■ **Record excerpts**
──────

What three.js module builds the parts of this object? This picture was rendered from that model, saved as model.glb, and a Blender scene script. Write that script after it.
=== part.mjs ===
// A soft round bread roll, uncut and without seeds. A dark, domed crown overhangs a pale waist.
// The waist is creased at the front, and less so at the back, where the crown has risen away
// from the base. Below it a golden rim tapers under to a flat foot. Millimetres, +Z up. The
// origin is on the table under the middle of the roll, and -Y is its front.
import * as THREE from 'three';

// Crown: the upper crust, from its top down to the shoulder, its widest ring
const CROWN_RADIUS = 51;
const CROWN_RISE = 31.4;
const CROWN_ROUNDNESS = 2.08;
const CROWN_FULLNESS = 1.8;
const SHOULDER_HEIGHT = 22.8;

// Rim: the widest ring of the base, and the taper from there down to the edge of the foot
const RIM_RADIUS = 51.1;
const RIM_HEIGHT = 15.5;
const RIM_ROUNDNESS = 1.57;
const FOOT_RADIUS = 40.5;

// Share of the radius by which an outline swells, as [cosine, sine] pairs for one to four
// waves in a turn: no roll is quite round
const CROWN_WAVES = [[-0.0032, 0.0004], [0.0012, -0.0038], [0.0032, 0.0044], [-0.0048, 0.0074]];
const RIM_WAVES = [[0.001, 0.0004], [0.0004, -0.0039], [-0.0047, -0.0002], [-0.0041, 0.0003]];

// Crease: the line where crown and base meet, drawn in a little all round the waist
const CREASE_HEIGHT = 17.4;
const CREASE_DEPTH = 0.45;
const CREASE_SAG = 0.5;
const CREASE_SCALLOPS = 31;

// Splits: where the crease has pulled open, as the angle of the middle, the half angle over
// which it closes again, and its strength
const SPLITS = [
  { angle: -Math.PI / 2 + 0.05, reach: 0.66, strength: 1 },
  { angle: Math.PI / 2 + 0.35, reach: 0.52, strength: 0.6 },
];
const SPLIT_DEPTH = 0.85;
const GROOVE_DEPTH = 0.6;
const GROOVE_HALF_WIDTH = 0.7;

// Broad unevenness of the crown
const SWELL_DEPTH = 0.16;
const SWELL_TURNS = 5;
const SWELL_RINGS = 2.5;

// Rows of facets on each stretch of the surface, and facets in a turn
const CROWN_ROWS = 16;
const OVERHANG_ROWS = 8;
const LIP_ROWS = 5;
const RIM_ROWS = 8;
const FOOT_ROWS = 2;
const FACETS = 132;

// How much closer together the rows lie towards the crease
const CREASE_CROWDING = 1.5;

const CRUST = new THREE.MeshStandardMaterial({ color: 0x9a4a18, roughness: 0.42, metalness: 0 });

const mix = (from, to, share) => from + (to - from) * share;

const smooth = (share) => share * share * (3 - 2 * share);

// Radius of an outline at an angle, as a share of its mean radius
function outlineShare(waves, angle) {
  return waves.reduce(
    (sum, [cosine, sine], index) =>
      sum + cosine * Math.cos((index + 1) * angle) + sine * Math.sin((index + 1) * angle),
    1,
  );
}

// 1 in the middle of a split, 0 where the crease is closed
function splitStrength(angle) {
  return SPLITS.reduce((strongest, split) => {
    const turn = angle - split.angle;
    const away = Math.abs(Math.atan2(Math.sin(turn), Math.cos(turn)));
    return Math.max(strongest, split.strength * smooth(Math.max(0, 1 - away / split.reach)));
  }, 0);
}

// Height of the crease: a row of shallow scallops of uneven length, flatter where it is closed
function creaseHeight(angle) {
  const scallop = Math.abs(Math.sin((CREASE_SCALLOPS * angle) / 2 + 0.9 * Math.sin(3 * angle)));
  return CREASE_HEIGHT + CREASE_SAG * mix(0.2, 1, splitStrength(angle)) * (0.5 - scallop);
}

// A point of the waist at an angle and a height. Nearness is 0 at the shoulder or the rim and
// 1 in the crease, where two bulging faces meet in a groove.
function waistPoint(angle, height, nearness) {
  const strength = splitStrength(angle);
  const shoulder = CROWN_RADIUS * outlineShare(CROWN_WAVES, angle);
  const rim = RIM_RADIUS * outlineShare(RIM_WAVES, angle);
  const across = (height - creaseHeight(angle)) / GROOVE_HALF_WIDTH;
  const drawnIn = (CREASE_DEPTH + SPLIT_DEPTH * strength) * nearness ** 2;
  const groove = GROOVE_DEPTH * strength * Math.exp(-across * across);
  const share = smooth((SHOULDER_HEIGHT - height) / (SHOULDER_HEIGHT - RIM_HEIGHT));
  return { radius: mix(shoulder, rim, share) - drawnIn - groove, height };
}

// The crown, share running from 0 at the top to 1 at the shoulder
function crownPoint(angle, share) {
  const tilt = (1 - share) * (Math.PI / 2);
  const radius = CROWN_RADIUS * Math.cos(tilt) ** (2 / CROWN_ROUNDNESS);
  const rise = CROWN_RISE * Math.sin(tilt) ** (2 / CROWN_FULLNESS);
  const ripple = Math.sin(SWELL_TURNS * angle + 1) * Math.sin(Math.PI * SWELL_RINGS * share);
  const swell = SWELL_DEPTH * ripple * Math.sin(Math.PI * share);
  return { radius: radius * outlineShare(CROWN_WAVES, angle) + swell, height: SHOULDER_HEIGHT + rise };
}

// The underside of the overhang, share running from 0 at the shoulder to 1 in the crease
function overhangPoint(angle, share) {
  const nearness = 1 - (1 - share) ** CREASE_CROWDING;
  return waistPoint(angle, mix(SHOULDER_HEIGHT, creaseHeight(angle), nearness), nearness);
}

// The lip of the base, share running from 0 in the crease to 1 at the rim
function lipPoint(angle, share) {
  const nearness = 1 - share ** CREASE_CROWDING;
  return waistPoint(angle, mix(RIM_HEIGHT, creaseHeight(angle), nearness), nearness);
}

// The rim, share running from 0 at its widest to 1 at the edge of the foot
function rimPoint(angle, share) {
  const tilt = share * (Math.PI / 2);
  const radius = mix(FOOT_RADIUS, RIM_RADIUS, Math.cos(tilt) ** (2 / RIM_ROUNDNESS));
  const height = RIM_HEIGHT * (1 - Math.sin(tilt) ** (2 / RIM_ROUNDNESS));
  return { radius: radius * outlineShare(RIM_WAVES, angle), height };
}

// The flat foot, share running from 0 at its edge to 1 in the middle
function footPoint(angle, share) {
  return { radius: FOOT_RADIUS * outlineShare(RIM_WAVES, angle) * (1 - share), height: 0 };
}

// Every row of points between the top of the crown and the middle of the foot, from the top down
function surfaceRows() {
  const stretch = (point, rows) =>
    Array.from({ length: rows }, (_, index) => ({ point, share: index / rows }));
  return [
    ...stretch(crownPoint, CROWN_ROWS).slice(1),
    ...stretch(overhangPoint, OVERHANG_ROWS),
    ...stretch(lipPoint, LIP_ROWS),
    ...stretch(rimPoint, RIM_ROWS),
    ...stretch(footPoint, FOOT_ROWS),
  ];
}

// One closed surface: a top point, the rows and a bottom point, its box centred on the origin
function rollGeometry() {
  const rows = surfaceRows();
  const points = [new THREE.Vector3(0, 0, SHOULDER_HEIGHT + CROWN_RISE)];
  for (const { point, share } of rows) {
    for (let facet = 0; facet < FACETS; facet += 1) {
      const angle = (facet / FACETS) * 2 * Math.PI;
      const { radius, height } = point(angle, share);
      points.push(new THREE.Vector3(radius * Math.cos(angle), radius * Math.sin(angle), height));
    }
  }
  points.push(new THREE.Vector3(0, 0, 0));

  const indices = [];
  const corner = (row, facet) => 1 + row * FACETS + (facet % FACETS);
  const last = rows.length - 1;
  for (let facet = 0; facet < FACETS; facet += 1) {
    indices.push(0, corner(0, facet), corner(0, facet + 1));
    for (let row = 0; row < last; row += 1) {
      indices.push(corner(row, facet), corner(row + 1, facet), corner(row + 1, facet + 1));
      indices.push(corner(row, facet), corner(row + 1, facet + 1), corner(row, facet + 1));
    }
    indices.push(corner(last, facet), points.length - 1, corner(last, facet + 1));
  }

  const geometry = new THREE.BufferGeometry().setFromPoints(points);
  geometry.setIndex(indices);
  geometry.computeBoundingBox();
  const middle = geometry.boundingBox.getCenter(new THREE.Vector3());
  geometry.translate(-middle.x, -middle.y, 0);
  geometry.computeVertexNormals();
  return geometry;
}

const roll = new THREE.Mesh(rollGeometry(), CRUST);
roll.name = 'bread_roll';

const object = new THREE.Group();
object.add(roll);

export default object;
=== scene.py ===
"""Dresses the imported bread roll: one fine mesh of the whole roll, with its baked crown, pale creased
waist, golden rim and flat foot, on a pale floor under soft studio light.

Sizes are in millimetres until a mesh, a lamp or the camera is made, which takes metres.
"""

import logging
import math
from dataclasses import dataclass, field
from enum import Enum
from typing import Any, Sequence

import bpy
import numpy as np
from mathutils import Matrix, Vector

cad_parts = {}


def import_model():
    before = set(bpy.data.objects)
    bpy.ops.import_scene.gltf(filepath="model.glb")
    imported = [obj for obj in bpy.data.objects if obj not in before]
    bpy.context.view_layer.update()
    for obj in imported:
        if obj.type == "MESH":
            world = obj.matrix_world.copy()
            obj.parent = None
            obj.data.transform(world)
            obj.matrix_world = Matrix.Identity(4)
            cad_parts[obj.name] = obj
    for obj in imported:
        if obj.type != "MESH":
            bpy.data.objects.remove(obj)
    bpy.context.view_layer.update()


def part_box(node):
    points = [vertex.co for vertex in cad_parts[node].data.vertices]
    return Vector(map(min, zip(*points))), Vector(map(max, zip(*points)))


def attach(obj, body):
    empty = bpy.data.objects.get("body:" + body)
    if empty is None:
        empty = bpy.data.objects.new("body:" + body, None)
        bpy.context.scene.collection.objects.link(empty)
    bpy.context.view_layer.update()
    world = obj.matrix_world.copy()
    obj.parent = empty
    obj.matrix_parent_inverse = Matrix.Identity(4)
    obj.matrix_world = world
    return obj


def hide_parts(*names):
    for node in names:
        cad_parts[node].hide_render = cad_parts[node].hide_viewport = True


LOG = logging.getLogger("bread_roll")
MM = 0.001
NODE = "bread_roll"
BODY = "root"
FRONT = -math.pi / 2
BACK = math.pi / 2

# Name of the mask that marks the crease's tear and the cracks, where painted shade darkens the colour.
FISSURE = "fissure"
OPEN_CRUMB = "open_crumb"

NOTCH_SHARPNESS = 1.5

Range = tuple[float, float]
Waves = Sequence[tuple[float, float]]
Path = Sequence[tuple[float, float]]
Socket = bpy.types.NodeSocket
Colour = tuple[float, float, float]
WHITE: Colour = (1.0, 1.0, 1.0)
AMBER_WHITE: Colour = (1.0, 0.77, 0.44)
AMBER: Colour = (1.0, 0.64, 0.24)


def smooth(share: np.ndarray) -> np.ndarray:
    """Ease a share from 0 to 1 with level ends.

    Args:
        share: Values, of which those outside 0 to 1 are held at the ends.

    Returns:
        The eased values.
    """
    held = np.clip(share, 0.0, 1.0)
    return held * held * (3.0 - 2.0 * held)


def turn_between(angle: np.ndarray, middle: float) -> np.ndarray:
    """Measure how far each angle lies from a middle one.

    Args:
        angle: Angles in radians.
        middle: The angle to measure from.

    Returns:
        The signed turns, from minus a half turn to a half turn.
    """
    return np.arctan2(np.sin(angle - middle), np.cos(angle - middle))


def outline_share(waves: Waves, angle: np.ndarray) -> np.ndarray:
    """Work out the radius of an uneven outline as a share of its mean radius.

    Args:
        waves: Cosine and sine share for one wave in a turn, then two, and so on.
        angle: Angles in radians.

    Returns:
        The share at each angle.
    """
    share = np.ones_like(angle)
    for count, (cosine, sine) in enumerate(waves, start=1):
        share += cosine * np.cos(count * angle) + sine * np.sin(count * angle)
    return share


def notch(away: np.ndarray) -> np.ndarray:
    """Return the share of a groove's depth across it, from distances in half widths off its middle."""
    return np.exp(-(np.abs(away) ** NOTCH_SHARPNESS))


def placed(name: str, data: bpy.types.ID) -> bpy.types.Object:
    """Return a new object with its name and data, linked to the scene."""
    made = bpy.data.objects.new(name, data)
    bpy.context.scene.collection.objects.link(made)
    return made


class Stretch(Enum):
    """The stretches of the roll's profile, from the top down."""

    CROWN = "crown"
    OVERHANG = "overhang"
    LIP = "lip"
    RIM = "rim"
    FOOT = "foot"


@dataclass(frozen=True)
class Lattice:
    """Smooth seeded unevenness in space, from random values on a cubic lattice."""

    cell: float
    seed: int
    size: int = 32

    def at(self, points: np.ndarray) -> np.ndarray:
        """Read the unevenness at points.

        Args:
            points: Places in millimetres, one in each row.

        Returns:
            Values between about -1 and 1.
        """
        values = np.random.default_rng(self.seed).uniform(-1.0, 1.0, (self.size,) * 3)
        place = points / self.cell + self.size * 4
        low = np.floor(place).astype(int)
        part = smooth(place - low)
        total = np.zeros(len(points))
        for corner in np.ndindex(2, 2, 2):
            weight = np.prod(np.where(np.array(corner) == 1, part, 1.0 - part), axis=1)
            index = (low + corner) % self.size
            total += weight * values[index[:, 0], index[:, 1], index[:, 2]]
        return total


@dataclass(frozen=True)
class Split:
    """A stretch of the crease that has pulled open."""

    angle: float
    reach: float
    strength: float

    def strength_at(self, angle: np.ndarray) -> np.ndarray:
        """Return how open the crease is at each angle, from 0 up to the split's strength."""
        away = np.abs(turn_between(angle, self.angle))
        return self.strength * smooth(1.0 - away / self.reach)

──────

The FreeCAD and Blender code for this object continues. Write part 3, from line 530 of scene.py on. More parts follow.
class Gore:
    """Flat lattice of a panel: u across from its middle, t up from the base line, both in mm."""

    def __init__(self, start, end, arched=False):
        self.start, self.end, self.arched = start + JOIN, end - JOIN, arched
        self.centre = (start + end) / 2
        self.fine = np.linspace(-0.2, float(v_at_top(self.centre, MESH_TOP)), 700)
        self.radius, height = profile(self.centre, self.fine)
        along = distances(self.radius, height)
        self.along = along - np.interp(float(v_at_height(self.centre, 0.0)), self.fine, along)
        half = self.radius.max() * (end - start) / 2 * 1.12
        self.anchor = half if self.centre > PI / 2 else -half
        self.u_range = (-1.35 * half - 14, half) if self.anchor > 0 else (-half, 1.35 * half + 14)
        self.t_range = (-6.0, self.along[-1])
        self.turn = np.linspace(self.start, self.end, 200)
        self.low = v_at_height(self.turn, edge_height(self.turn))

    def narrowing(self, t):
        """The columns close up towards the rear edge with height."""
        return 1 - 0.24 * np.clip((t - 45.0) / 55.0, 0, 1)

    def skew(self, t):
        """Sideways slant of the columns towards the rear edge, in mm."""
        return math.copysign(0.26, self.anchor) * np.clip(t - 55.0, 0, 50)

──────

■ **Exercise aim**
Transcribe the lines beginning at the one that contains "const geometry = new" and ending at the one that contains "cad_parts[obj.name] = obj", with nothing added or left out.

■ **Answer to this problem**
  const geometry = new THREE.BufferGeometry().setFromPoints(points);
  geometry.setIndex(indices);
  geometry.computeBoundingBox();
  const middle = geometry.boundingBox.getCenter(new THREE.Vector3());
  geometry.translate(-middle.x, -middle.y, 0);
  geometry.computeVertexNormals();
  return geometry;
}

const roll = new THREE.Mesh(rollGeometry(), CRUST);
roll.name = 'bread_roll';

const object = new THREE.Group();
object.add(roll);

export default object;
=== scene.py ===
"""Dresses the imported bread roll: one fine mesh of the whole roll, with its baked crown, pale creased
waist, golden rim and flat foot, on a pale floor under soft studio light.

Sizes are in millimetres until a mesh, a lamp or the camera is made, which takes metres.
"""

import logging
import math
from dataclasses import dataclass, field
from enum import Enum
from typing import Any, Sequence

import bpy
import numpy as np
from mathutils import Matrix, Vector

cad_parts = {}


def import_model():
    before = set(bpy.data.objects)
    bpy.ops.import_scene.gltf(filepath="model.glb")
    imported = [obj for obj in bpy.data.objects if obj not in before]
    bpy.context.view_layer.update()
    for obj in imported:
        if obj.type == "MESH":
            world = obj.matrix_world.copy()
            obj.parent = None
            obj.data.transform(world)
            obj.matrix_world = Matrix.Identity(4)
            cad_parts[obj.name] = obj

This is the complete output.